The eight new members of the abuse commission are:

  • Benyam Mezmur, who teaches law at Ethiopia’s Dullah Omar Institute;
  • Religious of Jesus and Mary Sr. Arina Gonsalves, a vice provincial for her order in India;
  • Neville Owen, a former senior judge of the Court of Appeal of the Supreme Court of Western Australia;
  • Sinaelelea Fe’ao, coordinator of religious education for the Tonga and Niue diocese;
  • Myriam Wijlens, a canon law professor at the University of Erfurt in Germany;
  • Ernesto Caffo, a professor of child and adolescent psychiatry at Italy’s University of Modena and Reggio Emilia;
  • Franciscan Missionaries of the Divine Motherhood Sr. Jane Bertelsen, her order’s congregational leader; and,
  • Nelson Giovanelli, founder of a Brazilian drug rehabilitation centre.

In a statement on Saturday, Cardinal O’Malley said the new appointees would add to its global perspective in the protection of minors and vulnerable adults.
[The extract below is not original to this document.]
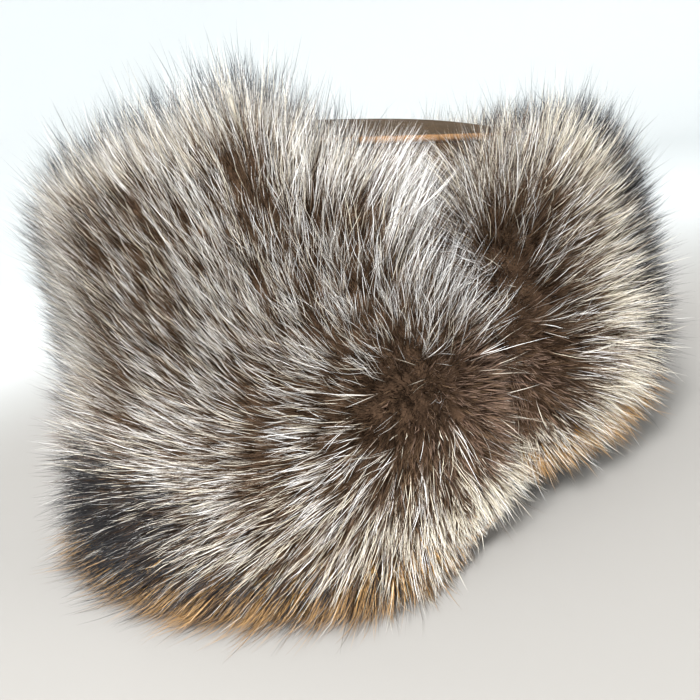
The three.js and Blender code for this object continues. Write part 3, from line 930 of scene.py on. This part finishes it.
# The visor's fur: the same pelt, with creamier guard hair that is black at its tips along the front. Over
# the ears its hair lies back, across the ends of the ear flap's fur.
pelt_wool("visor_wool", visor, 111, "visor_fur")
visor_surface = pelt_surface(visor, 241, 16)
for number, span in enumerate(two_lengths, 1):
    grow(
        f"visor_guard_hair_{number}", visor, visor_surface, span,
        hairs=20000, coat=guard_coat, seed=300 + number,
    )
grow("visor_underfur", visor, visor_surface, whole_length, hairs=22000, coat=under_coat, seed=401)

# The stage: a floor that is darker under the cap and sweeps up all round into a pale wall, with even light
# from all round, a small strong lamp high on the side that shows, and a faint one in front and behind. The
# camera stands low beside the cap, turned so that the cap's front rises.
floor_radius, sweep_radius, wall_height = 1.5, 0.5, 1.5


def stage_floor():
    """One sheet: the level floor, the sweep and the wall, as rings from the middle out."""
    turn = np.linspace(0, 2 * math.pi, 96, endpoint=False)[:, None]
    curve = np.linspace(0, math.pi / 2, 13)
    outer = floor_radius + sweep_radius
    radius = np.concatenate([[0.001, 0.4, 0.8, 1.2], floor_radius + sweep_radius * np.sin(curve), [outer]])
    height = np.concatenate([[0, 0, 0, 0], sweep_radius * (1 - np.cos(curve)), [wall_height]])
    points = np.stack(np.broadcast_arrays(radius * np.cos(turn), radius * np.sin(turn), height), -1)
    mesh = bpy.data.meshes.new("floor")
    mesh.from_pydata(points.reshape(-1, 3).tolist(), [], grid_faces(96, len(radius), True))
    mesh.polygons.foreach_set("use_smooth", np.ones(len(mesh.polygons), bool))
    floor = bpy.data.objects.new("floor", mesh)
    bpy.context.scene.collection.objects.link(floor)
    finish, nodes, links, shader = new_finish("floor", 0.1, 0.9)
    place = new_node(nodes, "NewGeometry")
    away = new_node(nodes, "VectorMath", operation="LENGTH")
    links.new(place.outputs["Position"], away.inputs[0])
    backdrop = new_node(
        nodes, "MapRange", {"From Min": 0.25, "From Max": 0.85}, interpolation_type="SMOOTHSTEP"
    )
    links.new(away.outputs["Value"], backdrop.inputs["Value"])
    floor_tints = {"A": (0.31, 0.30, 0.285, 1), "B": (0.69, 0.72, 0.73, 1)}
    tint = new_node(nodes, "Mix", floor_tints, data_type="RGBA")
    links.new(backdrop.outputs["Result"], tint.inputs["Factor"])
    links.new(tint.outputs["Result"], shader.inputs["Base Color"])
    mesh.materials.append(finish)


stage_floor()


def soft_lamp(name, place, target, size, power):
    """A round lamp that looks at its target. Its size is its width in metres, its power in watts."""
    light = bpy.data.lights.new(name, "AREA")
    light.shape = "DISK"
    light.size = size
    light.energy = power
    lamp = bpy.data.objects.new(name, light)
    bpy.context.scene.collection.objects.link(lamp)
    lamp.location = place
    lamp.rotation_euler = (Vector(target) - Vector(place)).to_track_quat("-Z", "Y").to_euler()


cap_middle = (0, 0, 0.1)
soft_lamp("lamp_side", (-1.1, 0.35, 1.05), cap_middle, 0.4, 44)
soft_lamp("lamp_front", (-0.7, -1.1, 0.7), cap_middle, 0.8, 7)
soft_lamp("lamp_back", (1.0, 0.7, 1.1), cap_middle, 0.8, 10)
sky = bpy.data.worlds.new("studio")
sky.use_nodes = True
sky.node_tree.nodes["Background"].inputs["Color"].default_value = (1, 0.985, 0.96, 1)
sky.node_tree.nodes["Background"].inputs["Strength"].default_value = 0.84
bpy.context.scene.world = sky
bpy.context.scene.view_settings.view_transform = "Standard"

picture_size = 700
focal_pixels = 845
camera_distance = 0.455
camera_azimuth, camera_height, camera_roll = map(math.radians, (-92, 15, 12.5))
aim = Vector((0, -0.002, 0.0654))
lens = bpy.data.cameras.new("camera")
lens.sensor_width = 36
lens.lens = focal_pixels / picture_size * lens.sensor_width
camera = bpy.data.objects.new("camera", lens)
bpy.context.scene.collection.objects.link(camera)
backward = Vector(
    (
        math.sin(camera_azimuth) * math.cos(camera_height),
        -math.cos(camera_azimuth) * math.cos(camera_height),
        math.sin(camera_height),
    )
)
camera.location = aim + camera_distance * backward
side_right = Vector((math.cos(camera_azimuth), math.sin(camera_azimuth), 0))
side_up = backward.cross(side_right)
right = side_right * math.cos(camera_roll) - side_up * math.sin(camera_roll)
up = side_right * math.sin(camera_roll) + side_up * math.cos(camera_roll)
camera.rotation_mode = "QUATERNION"
camera.rotation_quaternion = Matrix((right, up, backward)).transposed().to_quaternion()
bpy.context.scene.camera = camera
“The Holy Father has ensured continuity in the work of our Commission, which is to assist local churches throughout the world in their efforts to safeguard all children, young people, and vulnerable adults from harm.”

The Commission’s press release noted that the eight men and eight women who form the membership of the new Commission were chosen “from a multi-disciplinary field of international experts in safeguarding children and vulnerable adults from the crime of sexual abuse.”

According to the press release, several members of the Commission are themselves victims of clerical sexual abuse. It is unclear who they are.

When the Pontifical Commission for the Protection of Minors was set up in 2014, it was mandated with bringing forward proposals for best practice on protecting minors and vulnerable adults from sexual abuse and promoting educational programmes to help local churches safeguard children, young people, and vulnerable adults.